MATERIAL PROVIDED >>
▬▬▬▬▬▬▬▬▬▬
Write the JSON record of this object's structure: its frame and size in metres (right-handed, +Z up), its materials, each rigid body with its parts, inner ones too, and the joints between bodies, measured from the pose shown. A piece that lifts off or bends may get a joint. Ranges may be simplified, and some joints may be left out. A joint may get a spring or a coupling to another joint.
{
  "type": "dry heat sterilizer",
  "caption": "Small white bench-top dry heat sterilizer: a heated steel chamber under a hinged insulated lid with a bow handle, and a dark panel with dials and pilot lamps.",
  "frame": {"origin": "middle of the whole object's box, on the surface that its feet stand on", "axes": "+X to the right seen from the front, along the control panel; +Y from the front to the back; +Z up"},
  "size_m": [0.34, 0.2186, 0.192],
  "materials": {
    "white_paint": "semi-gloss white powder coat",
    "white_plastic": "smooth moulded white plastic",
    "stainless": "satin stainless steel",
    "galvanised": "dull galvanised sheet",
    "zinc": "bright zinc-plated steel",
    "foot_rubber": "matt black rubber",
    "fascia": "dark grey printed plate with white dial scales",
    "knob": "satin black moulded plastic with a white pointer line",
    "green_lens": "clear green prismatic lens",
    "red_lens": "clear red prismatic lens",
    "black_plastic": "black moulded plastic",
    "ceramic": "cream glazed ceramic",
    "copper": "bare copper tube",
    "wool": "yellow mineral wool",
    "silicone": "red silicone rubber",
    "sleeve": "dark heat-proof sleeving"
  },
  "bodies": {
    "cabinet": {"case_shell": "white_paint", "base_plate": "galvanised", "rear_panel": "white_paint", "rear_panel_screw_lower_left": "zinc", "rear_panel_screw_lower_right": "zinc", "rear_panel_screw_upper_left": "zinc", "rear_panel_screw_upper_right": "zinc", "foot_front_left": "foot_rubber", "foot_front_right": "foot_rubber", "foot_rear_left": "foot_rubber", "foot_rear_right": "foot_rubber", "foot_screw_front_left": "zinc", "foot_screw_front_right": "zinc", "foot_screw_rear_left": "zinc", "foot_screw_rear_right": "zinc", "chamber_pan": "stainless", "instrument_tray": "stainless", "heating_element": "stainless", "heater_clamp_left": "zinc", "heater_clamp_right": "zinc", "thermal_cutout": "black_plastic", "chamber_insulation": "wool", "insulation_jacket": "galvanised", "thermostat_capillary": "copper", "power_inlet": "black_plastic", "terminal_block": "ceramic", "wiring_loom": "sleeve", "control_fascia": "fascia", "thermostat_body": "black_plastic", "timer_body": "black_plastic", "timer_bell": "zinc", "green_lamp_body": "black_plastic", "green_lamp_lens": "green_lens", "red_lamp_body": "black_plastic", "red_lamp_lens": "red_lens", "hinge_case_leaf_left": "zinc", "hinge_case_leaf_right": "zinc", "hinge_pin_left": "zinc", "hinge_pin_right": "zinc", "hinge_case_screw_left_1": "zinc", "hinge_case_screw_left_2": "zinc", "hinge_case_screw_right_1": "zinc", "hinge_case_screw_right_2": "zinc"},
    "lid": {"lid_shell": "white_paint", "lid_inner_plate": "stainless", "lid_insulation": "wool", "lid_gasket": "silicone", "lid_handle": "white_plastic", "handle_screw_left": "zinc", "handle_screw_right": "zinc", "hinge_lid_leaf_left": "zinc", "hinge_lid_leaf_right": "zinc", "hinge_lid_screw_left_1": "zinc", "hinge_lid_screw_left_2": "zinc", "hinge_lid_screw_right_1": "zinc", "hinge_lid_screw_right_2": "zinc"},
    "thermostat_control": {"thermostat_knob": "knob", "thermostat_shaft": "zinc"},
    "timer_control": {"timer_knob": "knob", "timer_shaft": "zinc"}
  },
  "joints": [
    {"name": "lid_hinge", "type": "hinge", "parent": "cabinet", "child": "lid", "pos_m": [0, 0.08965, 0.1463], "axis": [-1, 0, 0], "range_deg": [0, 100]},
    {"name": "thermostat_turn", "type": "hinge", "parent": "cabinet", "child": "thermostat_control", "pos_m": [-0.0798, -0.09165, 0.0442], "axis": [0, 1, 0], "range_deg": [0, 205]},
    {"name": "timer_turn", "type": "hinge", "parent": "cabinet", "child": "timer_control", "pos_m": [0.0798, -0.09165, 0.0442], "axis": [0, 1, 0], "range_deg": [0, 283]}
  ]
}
▬▬▬▬▬▬▬▬▬▬
WHAT THIS TASK INVOLVES >> Type out all of the material again, word for word.

FINISHED TASK >>
Write the JSON record of this object's structure: its frame and size in metres (right-handed, +Z up), its materials, each rigid body with its parts, inner ones too, and the joints between bodies, measured from the pose shown. A piece that lifts off or bends may get a joint. Ranges may be simplified, and some joints may be left out. A joint may get a spring or a coupling to another joint.
{
  "type": "dry heat sterilizer",
  "caption": "Small white bench-top dry heat sterilizer: a heated steel chamber under a hinged insulated lid with a bow handle, and a dark panel with dials and pilot lamps.",
  "frame": {"origin": "middle of the whole object's box, on the surface that its feet stand on", "axes": "+X to the right seen from the front, along the control panel; +Y from the front to the back; +Z up"},
  "size_m": [0.34, 0.2186, 0.192],
  "materials": {
    "white_paint": "semi-gloss white powder coat",
    "white_plastic": "smooth moulded white plastic",
    "stainless": "satin stainless steel",
    "galvanised": "dull galvanised sheet",
    "zinc": "bright zinc-plated steel",
    "foot_rubber": "matt black rubber",
    "fascia": "dark grey printed plate with white dial scales",
    "knob": "satin black moulded plastic with a white pointer line",
    "green_lens": "clear green prismatic lens",
    "red_lens": "clear red prismatic lens",
    "black_plastic": "black moulded plastic",
    "ceramic": "cream glazed ceramic",
    "copper": "bare copper tube",
    "wool": "yellow mineral wool",
    "silicone": "red silicone rubber",
    "sleeve": "dark heat-proof sleeving"
  },
  "bodies": {
    "cabinet": {"case_shell": "white_paint", "base_plate": "galvanised", "rear_panel": "white_paint", "rear_panel_screw_lower_left": "zinc", "rear_panel_screw_lower_right": "zinc", "rear_panel_screw_upper_left": "zinc", "rear_panel_screw_upper_right": "zinc", "foot_front_left": "foot_rubber", "foot_front_right": "foot_rubber", "foot_rear_left": "foot_rubber", "foot_rear_right": "foot_rubber", "foot_screw_front_left": "zinc", "foot_screw_front_right": "zinc", "foot_screw_rear_left": "zinc", "foot_screw_rear_right": "zinc", "chamber_pan": "stainless", "instrument_tray": "stainless", "heating_element": "stainless", "heater_clamp_left": "zinc", "heater_clamp_right": "zinc", "thermal_cutout": "black_plastic", "chamber_insulation": "wool", "insulation_jacket": "galvanised", "thermostat_capillary": "copper", "power_inlet": "black_plastic", "terminal_block": "ceramic", "wiring_loom": "sleeve", "control_fascia": "fascia", "thermostat_body": "black_plastic", "timer_body": "black_plastic", "timer_bell": "zinc", "green_lamp_body": "black_plastic", "green_lamp_lens": "green_lens", "red_lamp_body": "black_plastic", "red_lamp_lens": "red_lens", "hinge_case_leaf_left": "zinc", "hinge_case_leaf_right": "zinc", "hinge_pin_left": "zinc", "hinge_pin_right": "zinc", "hinge_case_screw_left_1": "zinc", "hinge_case_screw_left_2": "zinc", "hinge_case_screw_right_1": "zinc", "hinge_case_screw_right_2": "zinc"},
    "lid": {"lid_shell": "white_paint", "lid_inner_plate": "stainless", "lid_insulation": "wool", "lid_gasket": "silicone", "lid_handle": "white_plastic", "handle_screw_left": "zinc", "handle_screw_right": "zinc", "hinge_lid_leaf_left": "zinc", "hinge_lid_leaf_right": "zinc", "hinge_lid_screw_left_1": "zinc", "hinge_lid_screw_left_2": "zinc", "hinge_lid_screw_right_1": "zinc", "hinge_lid_screw_right_2": "zinc"},
    "thermostat_control": {"thermostat_knob": "knob", "thermostat_shaft": "zinc"},
    "timer_control": {"timer_knob": "knob", "timer_shaft": "zinc"}
  },
  "joints": [
    {"name": "lid_hinge", "type": "hinge", "parent": "cabinet", "child": "lid", "pos_m": [0, 0.08965, 0.1463], "axis": [-1, 0, 0], "range_deg": [0, 100]},
    {"name": "thermostat_turn", "type": "hinge", "parent": "cabinet", "child": "thermostat_control", "pos_m": [-0.0798, -0.09165, 0.0442], "axis": [0, 1, 0], "range_deg": [0, 205]},
    {"name": "timer_turn", "type": "hinge", "parent": "cabinet", "child": "timer_control", "pos_m": [0.0798, -0.09165, 0.0442], "axis": [0, 1, 0], "range_deg": [0, 283]}
  ]
}